A man lingers, framed in a doorway between a dark interior and the bright arid beyond. He can’t stay there, and he can’t enter the house; he belongs out there, in the desert, a wild thing. Guillermo del Toro’s 2001 allegorical ghost story, The Devil’s Backbone, set during the end of the Spanish Civil War, repeatedly references this famous sequence from John Ford’s The Searchers (1956): in del Toro’s film, the inhabitants of an isolated orphanage often linger in their doorway, looking out at a vast, desolate landscape. It’s 1939, the final year of the war. The orphanage, founded by an antifascist and her dead husband’s doctor friend to help take in the children of the Republican army, acts as a front to secretly harbor gold reserves for their cause.
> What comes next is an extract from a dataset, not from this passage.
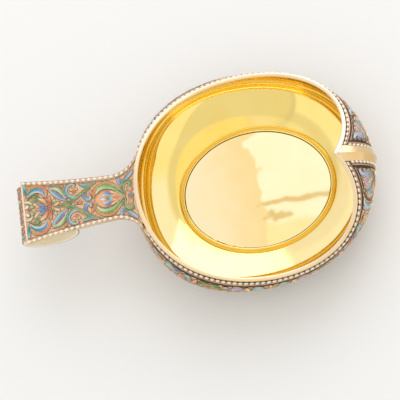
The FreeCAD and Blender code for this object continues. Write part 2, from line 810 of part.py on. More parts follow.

The orphans (and their benefactors) are hiding out in the middle of nowhere as the fighting continues, surviving on scraps and huddling in the cold dark. As the war looms outside, inside the orphanage is a ghost, possibly belonging to a missing orphan boy, and the very real threat of a violent, Fascist groundskeeper who is after the hidden gold. The film takes its title from a deeply disturbing image: an infant floating in a jar, born with its vertebrae exposed. “The devil’s backbone,” the orphanage doctor, a devout anti-fascist, explains to one of the boys. Local superstition states that this condition happens "to children who shouldn’t have been born…nobody’s children.” It’s a lie, he explains: the condition is caused by poverty and disease. The boys are the devil’s backbone of war-torn Spain: disenfranchised to the point of nonexistence. They must (and can) protect each other. If they stand together as compañero, fight as one, they are more powerful than any fascista threat, even the spectre of Francisco Franco’s imminent dictatorship. This lovely, haunting film ends where it began: with a lone adult figure standing in that same orphanage doorway, bound to death. Bound to the past.
The Devil’s Backbone (2001) is streaming on Mubi or available to rent on digital platforms.